By Ginny Prior
NO MAN is as sexy as a man in a cowboy hat. I’ve had this conviction since my college days at Montana State University. But when it comes to studs in Stetsons, Montana’s got nothing on Nashville — where cowboys are crooners in a city that celebrates country music.
They don’t call Nashville “Music City” for nothing. Music is to Nashville what movies are to Hollywood. There are over 180 recording studios in Nashville, as well as the Country Music Hall of Fame, the Grand Ole Opry and literally hundreds of places showcasing live talent. It seems almost everyone in Nashville is either a musician or a song writer — holding out hope they’ll hit pay dirt.
Dolly Parton got her big break in Nashville, saying she was so poor when she left home she had nothing to lose. It wasn’t long before she was singing with Porter Wagoner on the Grand Ole Opry.
A kid named Elvis made his name here. He recorded some monster hits in RCA’s famed Studio B. Songs like “Are You Lonesome Tonight?” and “Little Sister” were smash records for “The King” and you can almost picture those late night recording sessions when you tour Studio B today. The studio closed permanently for commercial recordings the day after Elvis died in 1977, but not before producing a thousand hits for legends such as Roy Orbison, Eddie Arnold and Patsy Cline.
The Country Music Hall of Fame brings these artists and their music to life. One of the most innovative museums in the country, it takes you on a journey through time, from the early years of folk to the sounds of hillbilly, honky tonk and the more sophisticated strings and vocals that made up the Nashville Sound of the 1960s. The Hall of Fame houses a priceless collection of clips from radio, television and film that tells the story of America’s love affair with country.
It’s as much a timeline of our nation as it is a tribute to its music.
It’s billed as “everyman’s music.” A bottle of booze, a broken heart, an old yellow dog and a pickup truck. The key to writing a good country song is to tell a simple story — one folks can relate to. And while it wouldn’t be on every visitor’s list of attractions, you can pay a local writer to help you come up with your own country song. It’s more than just writing a couple of verses and a chorus. You need a catchy melody and a good hook.

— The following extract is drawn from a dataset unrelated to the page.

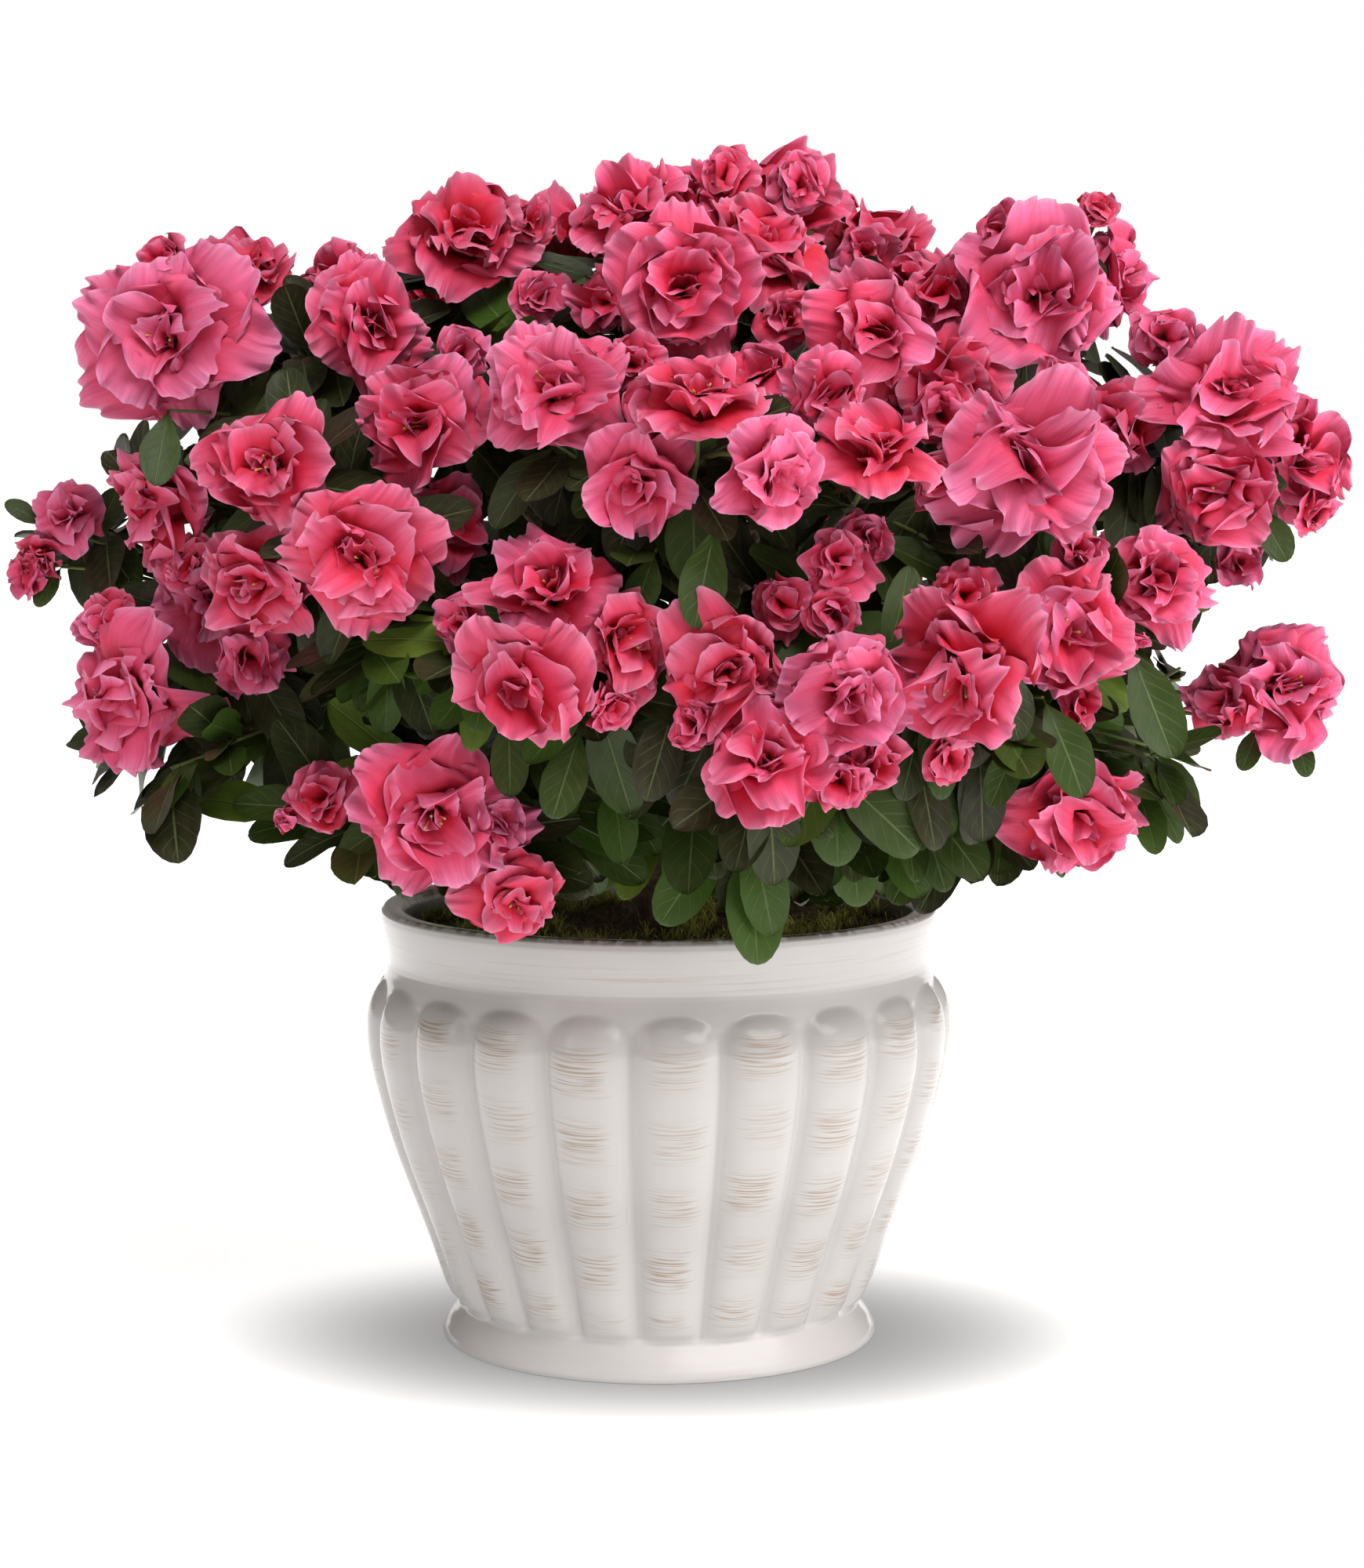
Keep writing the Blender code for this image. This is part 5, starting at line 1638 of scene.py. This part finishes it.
    def whorl(
        self, tip: Vector, axis: Vector, count: int, lean: float, outward: Vector, dice: random.Random,
        tones: tuple,
    ) -> None:
        """Sets leaves spirally back from a twig's tip.

        Args:
            tip: The twig's tip.
            axis: Its direction there.
            count: How many leaves.
            lean: How far they lean out from it, in radians.
            outward: The spray's own direction.
            dice: The draw.
            tones: The strips of the finish to choose from.
        """
        around = dice.uniform(0, math.tau)
        first, second = side_axes(axis)
        for k in range(count):
            root = tip - axis * self.pitch * MM * k
            for _ in range(self.tries):
                around += GOLDEN_ANGLE
                out = swung(first, second, around)
                angle = lean * dice.uniform(0.75, 1.2)
                direction = (swung(axis, out, angle) - UP * self.sag(tip)).normalized()
                stray = Vector((dice.uniform(-0.4, 0.4), dice.uniform(-0.3, 0.3), 0))
                sky = self.light + outward * 0.6 + stray
                face = (sky - direction * sky.dot(direction)).normalized()
                length = dice.uniform(*self.leaf_length) * (1 - self.shorter * k)
                if self.try_leaf(root, direction, face, length, dice.choice(tones), dice):
                    break

    def sag(self, place: Vector) -> float:
        """How much the leaves at a place hang: the low ones more."""
        return 0.6 if place.z < self.heavy else 0.35

    def tones(self, place: Vector) -> tuple:
        """The greens that leaves take: blackish high among the flowers, livelier low down."""
        return next(tones for height, tones in self.tones_at if place.z > height)

    def shoot(
        self, start: Vector, direction: Vector, length: float, outward: Vector, dice: random.Random,
        planned: bool = False,
    ) -> bool:
        """Grows a leafy shoot, if it has room or is in the plan."""
        tip = start + direction * length
        stray = Vector([dice.uniform(-1, 1) for _ in range(3)])
        control = start + direction * length * 0.5 + stray * 4 * MM
        path = bend(start, control, tip, self.shoot_points)
        if not planned and not self.clear(np.array(path[2:])):
            return False
        self.twig(path, self.shoot_radii)
        axis = (path[-1] - path[-2]).normalized()
        tones = self.young_tones if dice.random() < self.young else self.tones(tip)
        self.whorl(tip, axis, self.on_shoot, self.leans[2], outward, dice, tones)
        return True

    def twig(self, path: list[Vector], radii: tuple) -> None:
        """Adds a twig that tapers from one radius to the other along a path."""
        self.twigs.add(*tube_grid(path, np.linspace(*radii, len(path)).tolist(), 6), wrap=True)

    def grow(self, one: Spray) -> None:
        """Grows one spray: its stem, a twig to each flower, and leafy shoots between them."""
        dice = random.Random(f"azalea {one.name}")
        fork, outward, bough = one.fork(), one.outward(), self.bough(one)
        foot = bough[0]
        ahead = (fork - foot).normalized()
        path = [foot - ahead * 1.2 * MM, foot.lerp(fork, 0.6), fork, fork + ahead * 2.2 * MM]
        self.twigs.add(*tube_grid(path, self.stem_radii, 8), wrap=True)
        ends = []
        for bloom in one.all_blooms():
            neck = bloom.place() - bloom.facing() * bloom.width * MM * self.neck
            control = neck - bloom.facing() * (neck - fork).length * 0.4
            path = bend(fork, control, neck, 9)
            self.twig(path, self.twig_radii)
            ends.append((path, bloom))
        for path, bloom in ends:
            axis = (path[-1] - path[-2]).normalized()
            count = self.under_bloom if bloom.form() is Form.OPEN else self.on_twig
            tones = self.tones(bloom.place())
            self.whorl(path[-3], axis, count, self.leans[0], outward, dice, tones)
            self.whorl(path[4], axis, self.on_twig, self.leans[1], outward, dice, tones)
        for _ in range(one.shoots + self.more_shoots * (len(one.blooms) > 1)):
            first, second = side_axes(outward)
            for _ in range(self.tries):
                around = dice.uniform(0, math.tau)
                lean = swung(first, second, around) * dice.uniform(0.5, 1.5)
                direction = (outward + lean).normalized()
                if self.shoot(fork, direction, dice.uniform(*self.shoot_length) * MM, outward, dice):
                    break
        for tip in one.leafy:
            start = min(bough, key=lambda at: (at - tip).length)
            level = Vector((tip.x, tip.y, 0)).normalized()
            along = tip - start
            self.shoot(start, along.normalized(), along.length, level, dice, planned=True)
        if fork.z < self.low and len(one.blooms) > 1:
            self.fill(bough, dice)

    def hang(self, one: Spray) -> None:
        """Hangs a spray's planned leaves, which the others then keep clear of."""
        dice, bough = random.Random(f"hanging {one.name}"), self.bough(one)
        for root, tip in one.hanging:
            direction, length = (tip - root).normalized(), (tip - root).length
            face = (self.front - direction * direction.dot(self.front)).normalized()
            start = min(bough, key=lambda at: (at - root).length)
            control = start.lerp(root, 0.5) + UP * 6 * MM
            self.twig(bend(start, control, root, self.shoot_points), self.shoot_radii)
            side = direction.cross(face)
            middle = root + direction * length * 0.5
            half = side * length * self.hanging_kite
            for lift in (-self.berth, self.berth):
                corners = [at + face * lift for at in (root, middle - half, tip, middle + half)]
                self.blades.append((middle, BVHTree.FromPolygons(corners, BLADE_FACES)))
            tone = 3 if root.z < self.heavy else 2
            self.add_leaf(root, (side, direction, face), length, tone, dice)

    def fill(self, bough: list[Vector], dice: random.Random) -> None:
        """Grows leafy side shoots down a low bough, outward and over the rim.

        Args:
            bough: Points down the bough from its tip.
            dice: The draw.
        """
        for k in range(self.side_shoots):
            start = bough[min(k + 1, len(bough) - 1)]
            level = Vector((start.x, start.y, 0)).normalized()
            for _ in range(self.tries):
                aside = Vector((-level.y, level.x, 0)) * dice.uniform(-1.3, 1.3)
                direction = (level + aside + UP * dice.uniform(-0.5, 0.5)).normalized()
                if self.shoot(start, direction, dice.uniform(*self.side_length) * MM, level, dice):
                    break

    def build(self) -> None:
        """Makes the twigs and the leaves."""
        for one in self.sprays:
            self.hang(one)
        for one in self.sprays:
            self.grow(one)
        twigs = show("twigs", self.twigs.mesh("twigs", weld=True), GREEN_TWIG.make())
        shapes = [LeafShape(k).mesh() for k in range(self.leaf_shapes)]
        finish = LeafGreen()
        mesh = scatter("leaves", self.leaves, shapes, finish.make(), len(finish.greens))
        log.info("%d leaves", len(self.leaves))
        leaves = show("leaves", mesh, None)
        for piece in (leaves, twigs):
            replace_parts(piece, *(one.name for one in self.sprays))


@dataclass(frozen=True)
class LeafShape:
    """One leaf a unit long, on +Y from the origin, with its upper side to +Z."""

    number: int
    half_width: float = 0.235
    stalk: float = 0.07
    widest: float = 0.56
    stations: tuple = (0.0, 0.001, 0.17, 0.36, 0.56, 0.73, 0.86, 0.945, 0.985, 1.0)
    columns: int = 5

    def mesh(self) -> bpy.types.Mesh:
        """A folded and curved blade, broadest past its middle, round at its tip, on a short stalk."""
        dice = random.Random(40 + self.number)
        blade, u = np.meshgrid(self.stations, np.linspace(-1, 1, self.columns), indexing="ij")
        v = np.where(blade > 0, self.stalk + blade * (1 - self.stalk), 0)
        lower = np.clip(blade / self.widest, 0, 1)
        upper = np.clip((blade - self.widest) / (1 - self.widest), 0, 1)
        outline = np.sin(np.pi / 2 * lower) ** 0.95 * np.sqrt(1 - upper ** 2.1)
        half = self.half_width * dice.uniform(0.85, 1.1) * np.maximum(outline, 0.06 * (1 - blade))
        x = u * half
        fold, droop, twist = dice.uniform(0.1, 0.35), dice.uniform(0.02, 0.3), dice.uniform(-0.35, 0.35)
        wave = 0.02 * np.sin(v * 9 + self.number) * np.abs(u)
        z = fold * np.abs(x) - droop * v ** 2 + wave + twist * x * v
        y = v - 0.12 * droop * v ** 3
        book = PatchBook()
        book.add(np.stack([x, y, z], -1), np.stack([(u + 1) / 2 * INSIDE_STRIP + STRIP_EDGE, v], -1))
        return book.mesh(f"leaf_{self.number}")


# ---- studio --------------------------------------------------------------------------------------
@dataclass(frozen=True)
class Panel:
    """A soft panel of light that looks at a height on the planter's axis."""

    name: str
    place: tuple
    size: tuple
    power: float
    aim: float = 0.12
    spread: float = math.pi
    glossy: bool = False  # whether it shines in the glaze

    def build(self) -> None:
        """Puts the panel in the scene, where it lights the plant but doesn't show itself."""
        data = bpy.data.lights.new(self.name, "AREA")
        data.shape, data.size, data.size_y = "RECTANGLE", *self.size
        data.energy, data.spread = self.power, self.spread
        lamp = add_object(self.name, data)
        lamp.location = self.place
        lamp.rotation_euler = (Vector(self.place) - UP * self.aim).to_track_quat("Z", "Y").to_euler()
        lamp.visible_glossy, lamp.visible_camera = self.glossy, False


@dataclass
class Studio:
    """A white floor that runs out into white light, a wide soft key, four panels and the camera."""

    camera_place: tuple = (0.0075, -1.15, 0.295)
    pitch: float = math.radians(-5.81)
    focal_length: float = 82.8
    sensor: float = 36.0
    key: tuple = (0.66, -0.52, 1.0)  # the direction that it comes from
    key_strength: float = 1.10
    key_spread: float = math.radians(50)
    panels: tuple = (
        Panel("window", (-1.15, -0.95, 0.75), (0.45, 0.7), 0.7, glossy=True),
        Panel("side", (1.2, -0.45, 0.25), (0.8, 0.5), 7.6),
        Panel("above", (0.14, -0.62, 1.0), (0.6, 0.4), 1.15, 0.32, math.radians(75)),
        Panel("low", (0.03, -0.42, 0.012), (0.3, 0.01), 0.024, 0.004, math.radians(16)),
    )
    sky: float = 0.26
    sky_colour: tuple = (1.0, 0.90, 0.83)
    floor_radius: float = 14.0
    floor_grey: float = 0.82
    floor_glow: float = 0.80
    painted_shadow: tuple = (0.135, 0.103, 0.004, -0.010)  # the painted shadow, a dim pool round the planter: half width, half depth, across and back
    painted_shadow_edge: float = 1.65  # how far out the painted shadow ends, in squares of those halves
    # the floor's grey and glow in the middle of the painted shadow
    painted_shadow_grey: float = 0.08
    painted_shadow_glow: float = 0.26

    def white(self) -> bpy.types.Material:
        """The floor's white, which glows a little except in a painted shadow, a dim pool round the
        planter.
        """
        made, graph, principled = shader("floor_white", Roughness=0.9, Emission_Color=(1, 1, 1, 1))
        x, y, _ = graph.parts(graph.solid_places())
        wide, deep, aside, back = self.painted_shadow
        across = (x - aside) / wide
        along = (y - back) / deep
        # painted shadow: the grey and the glow rise smoothly from the dim pool round the planter to the
        # open floor
        inputs = {"Value": across * across + along * along, "From Min": 0.0, "From Max": self.painted_shadow_edge}
        clear = graph.term("ShaderNodeMapRange", inputs, "Result", interpolation_type="SMOOTHSTEP")
        glow = clear * (self.floor_glow - self.painted_shadow_glow) + self.painted_shadow_glow
        grey = clear * (self.floor_grey - self.painted_shadow_grey) + self.painted_shadow_grey
        graph.put(glow, principled.inputs["Emission Strength"])
        graph.put(grey, principled.inputs["Base Color"])
        return made

    def world(self) -> None:
        """Lights the plant softly from all round, with plain white behind it."""
        world = bpy.data.worlds.new("studio")
        world.use_nodes = True
        graph, background = Graph(world.node_tree), world.node_tree.nodes["Background"]
        seen = graph.term("ShaderNodeLightPath", output="Is Camera Ray")
        graph.put(graph.maths("MAXIMUM", seen, self.sky), background.inputs["Strength"])
        graph.put(graph.blend(seen, self.sky_colour, (1, 1, 1)), background.inputs["Color"])
        bpy.context.scene.world = world

    def lights(self) -> None:
        """Adds the wide key above the camera and on its right, and the four panels."""
        data = bpy.data.lights.new("key", "SUN")
        data.energy, data.angle = self.key_strength, self.key_spread
        add_object("key", data).rotation_euler = Vector(self.key).to_track_quat("Z", "Y").to_euler()
        for panel in self.panels:
            panel.build()

    def build(self) -> None:
        """Makes the floor, the lights, the world and the camera."""
        shell = bmesh.new()
        bmesh.ops.create_circle(shell, cap_ends=True, segments=96, radius=self.floor_radius)
        floor_mesh = bpy.data.meshes.new("floor")
        shell.to_mesh(floor_mesh)
        shell.free()
        floor_mesh.materials.append(self.white())
        add_object("floor", floor_mesh)
        self.world()
        self.lights()
        data = bpy.data.cameras.new("camera")
        data.lens, data.sensor_width = self.focal_length, self.sensor
        camera = add_object("camera", data)
        camera.location = self.camera_place
        camera.rotation_euler = (math.pi / 2 + self.pitch, 0, 0)
        bpy.context.scene.camera = camera
        bpy.context.scene.view_settings.view_transform = "Standard"


def main() -> None:
    """Builds the plant, its planter and the studio."""
    logging.basicConfig(level=logging.INFO, format="%(message)s", stream=sys.stdout)
    Studio().build()
    Planter().build()
    RootBall().build()
    sprays = [*FRONT_SPRAYS, *(one for tier in BACK_TIERS for one in tier.sprays())]
    Wood(sprays).build()
    Foliage(sprays).build()
    pieces = Flowers([bloom for one in sprays for bloom in one.all_blooms()]).build()
    for piece in pieces:
        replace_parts(piece, *(one.name for one in sprays))


if __name__ == "__main__":
    main()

The Bluebird Café is a favorite venue for songwriters. The night I was there, four of Nashville’s best were taking turns playing some of country music’s biggest hits. These guys, virtually unknown outside the industry, were singing the pieces they wrote that made millions for stars like Kenny Chesney and Travis Tritt. They sat in a circle and swapped stories and songs in a space that seemed more like my living room than a legendary nightclub. And their poetry touched raw emotions as they sang about relationships, motherhood, patriotism and faith.
I think I paid 15 bucks to see them that night — about a penny a tear.
It’s even cheaper to hear music in Nashville’s famed honky tonks. Sure as a dog is man’s best friend, these blue-collar bars have the music cranking, day and night. Walk into Roberts or Legends or Tootsie’s Orchid Lounge and grab a stool. What you’ll hear is some of the best live country this side of the Smokies — with no cover charge, just a pass of the cowboy hat.
But the “Mother Church of Country Music” is still The Ryman Theatre, home of the Grand Ole Opry each winter. The Ryman actually started out as a church, and the stained glass windows and warn wooden pews are still part of its charm. Even more heavenly are the acoustics, which make the live broadcasts sparkle. It’s a real treat to watch WSM radio broadcast the Opry live each weekend with some of the biggest names in country music gracing that historic stage. And just like the early days of the Opry, you never know who will pop in.
One thing is certain — Nashville has style. From its imaginative downtown skyline to its stately southern plantations, the city makes a statement. You can tour dozens of historic sites, including the beautifully restored home of President Andrew Jackson. Take a picnic and enjoy the lush grounds of Vanderbilt University, a national arboretum with tree-lined paths and rolling green lawns. Or take in one of Nashville’s most surprising sites — the world’s only full-sized reproduction of the Greek Parthenon, complete with four art galleries and a giant gilded statue of the Goddess Athena.
And while Nashville is known for its architecture, there’s something else catching the eye of folks who visit. It’s the sparkle of rhinestones on the outfits of country artists who order their clothing from Manuel. With just one name (think Cher or Prince) Manuel has been the tailor to the stars, here, for decades. He’s the guy who put Johnny Cash in black and Elvis in tight pants and Dolly Parton in her eye-popping blouses. His personality is as big as his creations, yet he still sews by hand in a modest downtown house.
And that’s the attraction of Nashville. It’s one of the most fascinating and cosmopolitan cities in America, yet it’s warm and inviting — and approachable. Like a man in a cowboy hat — it exudes charm.